The following are alerts that Gravity Monitoring & Alerts system ships with by default:
Component | Alert | Description |
CPU | High CPU usage | Warning at > 75% used
Critical error at > 90% used |
Memory | High Memory usage | Warning at > 80% used
Critical error at > 90% used |
Systemd | Individual | Error when unit not loaded/active |
Overall systemd health | Error when systemd detects a failed service | |
Filesystem | High disk space usage | Warning at > 80% used
Critical error at > 90% used |
High inode usage | Warning at > 90% used
Critical error at > 95% used |
|
System | Uptime | Warning node uptime < 5 mins |
Kernel params | Error if param not set | |
Etcd | Etcd instance health | Error when etcd master down > 5 mins |
Etcd latency check | Warning when follower <-> leader latency > 500 ms
Error when > 1 sec over period of 1 min |
|
Docker | Docker daemon health | Error when docker daemon is down |
Kubernetes | Kubernetes node readiness | Error when the node is not ready |
In order to configure email alerts via Alertmanager you will need to create Gravity resources of type smtp
and alerttarget
.
An example of the configuration is shown below:
kind: smtp
version: v2
metadata:
name: smtp
spec:
host: smtp.host
port: <smtp port> # 465 by default
username: <username>
password: <password>
---
kind: alerttarget
version: v2
metadata:
name: email-alerts
spec:
email: triage@example.com # Email address of the alert recipient
Creating these resources will accordingly update and reload Alertmanager configuration:
$ gravity resource create -f smtp.yaml
In order to view the current SMTP settings or alert target:
$ gravity resource get smtp
$ gravity resource get alerttarget
Only a single alert target can be configured.
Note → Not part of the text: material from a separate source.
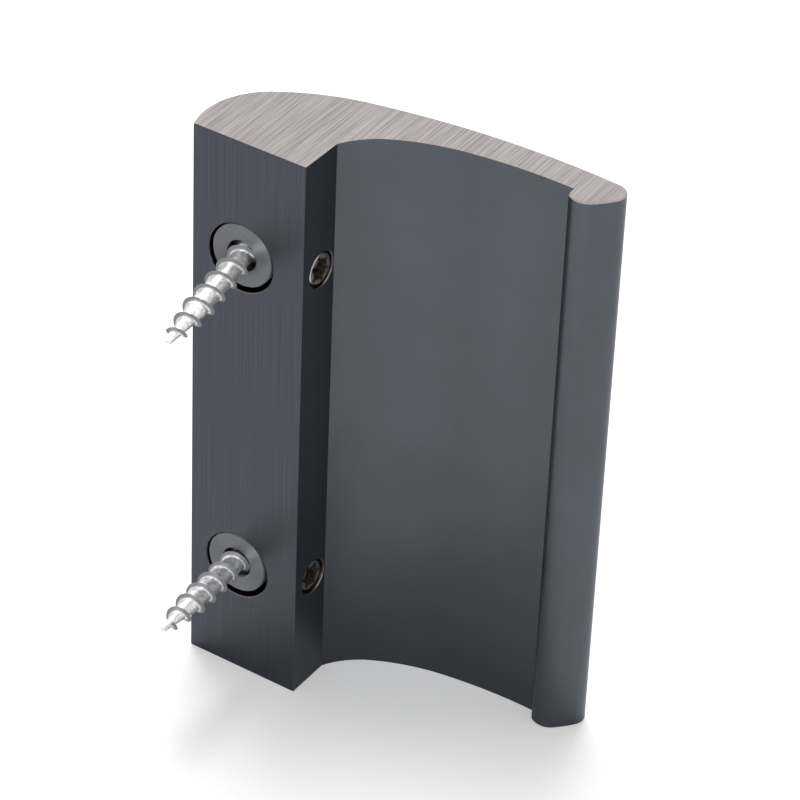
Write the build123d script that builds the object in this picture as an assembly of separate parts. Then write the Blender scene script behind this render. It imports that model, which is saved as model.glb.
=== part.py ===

To remove the current alert target, you can execute the following command:
$ gravity resource rm alerttarget email-alerts
Creating new alerts is as easy as using another Gravity resource of type alert
. Alerting rules are configured in Prometheus in the same way as recording rules and are automatically detected, loaded, and enabled for Gravity Monitoring and Alerts system.
For demonstration purposes let’s define an alert that always fires:
kind: alert
version: v2
metadata:
name: cpu1
spec:
alert_name: CPU1
group_name: test-group
formula: |
node:cluster_cpu_utilization:ratio * 100 > 1
labels:
severity: info
annotations:
description: |
This is a test alert
And create it :
$ gravity resource create -f alert.yaml
Custom alerts are being monitored by another “watcher” type of service that runs in its own pod:
$ kubectl -nmonitoring logs watcher-7b99cc55c-8qgms
time="2020-03-14T01:12:02Z" level=info msg="Detected event ADDED for configmap cpu1." label="monitoring in (alert)" watch=configmap
We can confirm the alert is running by checking active alerts to see if the cluster has overcommitted CPU resource requests, as we set the cpu usage threshold to 1%.
$ sudo gravity shell
$ curl http://prometheus-k8s.monitoring.svc.cluster.local:9090/api/v1/alerts | jq
We see the following output:
{
"labels": {
"alertname": "CPU1",
"node": "abdu-dev-test0",
"severity": "info"
},
"annotations": {
"description": "This is a test alert\n"
},
"state": "firing",
"activeAt": "2020-03-14T01:12:20.102178408Z",
"value": 43.51506264996971
}
To view all currently configured custom alerts you can run:
$ gravity resource get alert cpu1
In order to remove a specific alert you can execute the following altermanager command inside the designated pod:
$ gravity resource rm alert cpu1
This concludes our monitoring training.